**Task to complete**
Give the data again, word for word.

**Data shown**
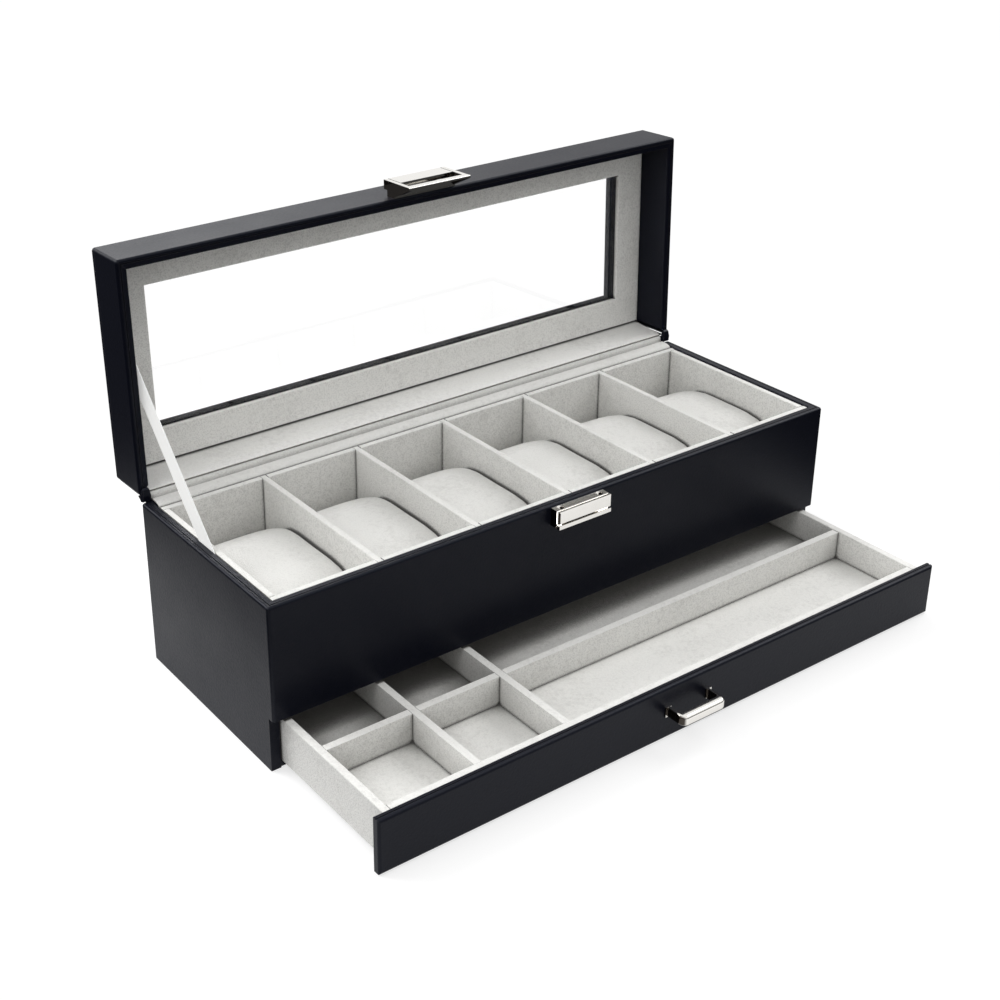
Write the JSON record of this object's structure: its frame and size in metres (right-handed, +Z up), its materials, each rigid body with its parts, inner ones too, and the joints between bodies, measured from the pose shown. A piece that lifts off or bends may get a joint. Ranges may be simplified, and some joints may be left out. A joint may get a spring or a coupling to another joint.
{
  "type": "watch display case",
  "caption": "Leather covered watch case: glazed lid on a cloth hinge, velvet tray with crowned cushions, chrome clasp, and a shallow divided drawer below.",
  "frame": {"origin": "middle of the case's underside, where it stands", "axes": "+X along the case, -Y out of its front where the clasp and drawer are, +Z up"},
  "size_m": [0.32, 0.2242, 0.2016],
  "materials": {
    "black_leather": "fine grained, satin, over board",
    "velvet": "light grey short pile velvet over board",
    "chrome": "polished",
    "glass": "clear",
    "ribbon": "white satin",
    "felt": "black felt",
    "steel": "plain"
  },
  "bodies": {
    "case": {"case_front_panel": "black_leather", "case_left_side": "black_leather", "case_right_side": "black_leather", "case_back_panel": "black_leather", "case_bottom_board": "black_leather", "base_felt": "felt", "case_deck": "velvet", "tray_floor": "velvet", "tray_front_wall": "velvet", "tray_back_wall": "velvet", "tray_left_wall": "velvet", "tray_right_wall": "velvet", "tray_divider_1": "velvet", "tray_divider_2": "velvet", "tray_divider_3": "velvet", "tray_divider_4": "velvet", "tray_divider_5": "velvet", "hinge_cloth": "velvet", "hinge_leather": "black_leather", "ribbon_stay": "ribbon", "clasp_housing": "chrome", "clasp_springs": "steel", "clasp_pin": "chrome", "clasp_screws": "steel"},
    "lid": {"lid_front_wall": "black_leather", "lid_back_wall": "black_leather", "lid_left_wall": "black_leather", "lid_right_wall": "black_leather", "lid_window_frame": "black_leather", "lid_glass": "glass", "lid_velvet_frame": "velvet", "lid_back_lining": "velvet", "clasp_hasp": "chrome", "hasp_catch": "chrome", "hasp_screws": "steel"},
    "drawer": {"drawer_front": "black_leather", "drawer_base": "velvet", "drawer_left_wall": "velvet", "drawer_right_wall": "velvet", "drawer_inner_front": "velvet", "drawer_back_wall": "velvet", "drawer_floor_pad": "velvet", "drawer_divider_long": "velvet", "drawer_divider_short_1": "velvet", "drawer_divider_short_2": "velvet", "drawer_pull": "chrome", "pull_screws": "steel"},
    "clasp_button": {"clasp_push_plate": "chrome"},
    "cushion_1": {"cushion_1": "velvet"},
    "cushion_2": {"cushion_2": "velvet"},
    "cushion_3": {"cushion_3": "velvet"},
    "cushion_4": {"cushion_4": "velvet"},
    "cushion_5": {"cushion_5": "velvet"},
    "cushion_6": {"cushion_6": "velvet"}
  },
  "joints": [
    {"name": "lid_hinge", "type": "hinge", "parent": "case", "child": "lid", "pos_m": [0, 0.0565, 0.0822], "axis": [1, 0, 0], "range_deg": [0, 91.7], "deforming": ["hinge_cloth", "hinge_leather", "ribbon_stay"]},
    {"name": "drawer_slide", "type": "slide", "parent": "case", "child": "drawer", "axis": [0, 1, 0], "range_m": [-0.012, 0.0755]},
    {"name": "clasp_press", "type": "slide", "parent": "case", "child": "clasp_button", "axis": [0, 1, 0], "range_m": [0, 0.0006], "stiffness_N_per_m": 1500, "springref_m": -0.0005, "deforming": ["clasp_springs"]},
    {"name": "cushion_1_lift", "type": "slide", "parent": "case", "child": "cushion_1", "axis": [0, 0, 1], "range_m": [0, 0.03]},
    {"name": "cushion_2_lift", "type": "slide", "parent": "case", "child": "cushion_2", "axis": [0, 0, 1], "range_m": [0, 0.03]},
    {"name": "cushion_3_lift", "type": "slide", "parent": "case", "child": "cushion_3", "axis": [0, 0, 1], "range_m": [0, 0.03]},
    {"name": "cushion_4_lift", "type": "slide", "parent": "case", "child": "cushion_4", "axis": [0, 0, 1], "range_m": [0, 0.03]},
    {"name": "cushion_5_lift", "type": "slide", "parent": "case", "child": "cushion_5", "axis": [0, 0, 1], "range_m": [0, 0.03]},
    {"name": "cushion_6_lift", "type": "slide", "parent": "case", "child": "cushion_6", "axis": [0, 0, 1], "range_m": [0, 0.03]}
  ]
}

**The answer**
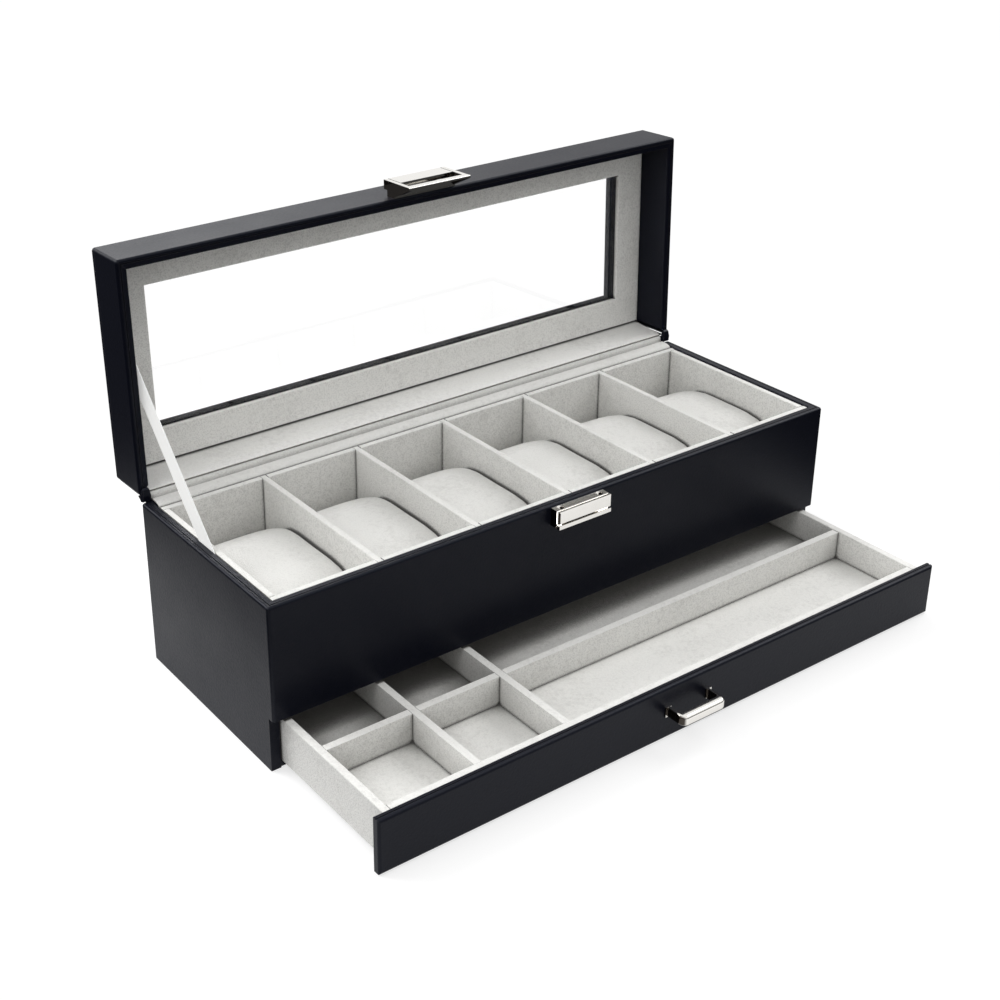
Write the JSON record of this object's structure: its frame and size in metres (right-handed, +Z up), its materials, each rigid body with its parts, inner ones too, and the joints between bodies, measured from the pose shown. A piece that lifts off or bends may get a joint. Ranges may be simplified, and some joints may be left out. A joint may get a spring or a coupling to another joint.
{
  "type": "watch display case",
  "caption": "Leather covered watch case: glazed lid on a cloth hinge, velvet tray with crowned cushions, chrome clasp, and a shallow divided drawer below.",
  "frame": {"origin": "middle of the case's underside, where it stands", "axes": "+X along the case, -Y out of its front where the clasp and drawer are, +Z up"},
  "size_m": [0.32, 0.2242, 0.2016],
  "materials": {
    "black_leather": "fine grained, satin, over board",
    "velvet": "light grey short pile velvet over board",
    "chrome": "polished",
    "glass": "clear",
    "ribbon": "white satin",
    "felt": "black felt",
    "steel": "plain"
  },
  "bodies": {
    "case": {"case_front_panel": "black_leather", "case_left_side": "black_leather", "case_right_side": "black_leather", "case_back_panel": "black_leather", "case_bottom_board": "black_leather", "base_felt": "felt", "case_deck": "velvet", "tray_floor": "velvet", "tray_front_wall": "velvet", "tray_back_wall": "velvet", "tray_left_wall": "velvet", "tray_right_wall": "velvet", "tray_divider_1": "velvet", "tray_divider_2": "velvet", "tray_divider_3": "velvet", "tray_divider_4": "velvet", "tray_divider_5": "velvet", "hinge_cloth": "velvet", "hinge_leather": "black_leather", "ribbon_stay": "ribbon", "clasp_housing": "chrome", "clasp_springs": "steel", "clasp_pin": "chrome", "clasp_screws": "steel"},
    "lid": {"lid_front_wall": "black_leather", "lid_back_wall": "black_leather", "lid_left_wall": "black_leather", "lid_right_wall": "black_leather", "lid_window_frame": "black_leather", "lid_glass": "glass", "lid_velvet_frame": "velvet", "lid_back_lining": "velvet", "clasp_hasp": "chrome", "hasp_catch": "chrome", "hasp_screws": "steel"},
    "drawer": {"drawer_front": "black_leather", "drawer_base": "velvet", "drawer_left_wall": "velvet", "drawer_right_wall": "velvet", "drawer_inner_front": "velvet", "drawer_back_wall": "velvet", "drawer_floor_pad": "velvet", "drawer_divider_long": "velvet", "drawer_divider_short_1": "velvet", "drawer_divider_short_2": "velvet", "drawer_pull": "chrome", "pull_screws": "steel"},
    "clasp_button": {"clasp_push_plate": "chrome"},
    "cushion_1": {"cushion_1": "velvet"},
    "cushion_2": {"cushion_2": "velvet"},
    "cushion_3": {"cushion_3": "velvet"},
    "cushion_4": {"cushion_4": "velvet"},
    "cushion_5": {"cushion_5": "velvet"},
    "cushion_6": {"cushion_6": "velvet"}
  },
  "joints": [
    {"name": "lid_hinge", "type": "hinge", "parent": "case", "child": "lid", "pos_m": [0, 0.0565, 0.0822], "axis": [1, 0, 0], "range_deg": [0, 91.7], "deforming": ["hinge_cloth", "hinge_leather", "ribbon_stay"]},
    {"name": "drawer_slide", "type": "slide", "parent": "case", "child": "drawer", "axis": [0, 1, 0], "range_m": [-0.012, 0.0755]},
    {"name": "clasp_press", "type": "slide", "parent": "case", "child": "clasp_button", "axis": [0, 1, 0], "range_m": [0, 0.0006], "stiffness_N_per_m": 1500, "springref_m": -0.0005, "deforming": ["clasp_springs"]},
    {"name": "cushion_1_lift", "type": "slide", "parent": "case", "child": "cushion_1", "axis": [0, 0, 1], "range_m": [0, 0.03]},
    {"name": "cushion_2_lift", "type": "slide", "parent": "case", "child": "cushion_2", "axis": [0, 0, 1], "range_m": [0, 0.03]},
    {"name": "cushion_3_lift", "type": "slide", "parent": "case", "child": "cushion_3", "axis": [0, 0, 1], "range_m": [0, 0.03]},
    {"name": "cushion_4_lift", "type": "slide", "parent": "case", "child": "cushion_4", "axis": [0, 0, 1], "range_m": [0, 0.03]},
    {"name": "cushion_5_lift", "type": "slide", "parent": "case", "child": "cushion_5", "axis": [0, 0, 1], "range_m": [0, 0.03]},
    {"name": "cushion_6_lift", "type": "slide", "parent": "case", "child": "cushion_6", "axis": [0, 0, 1], "range_m": [0, 0.03]}
  ]
}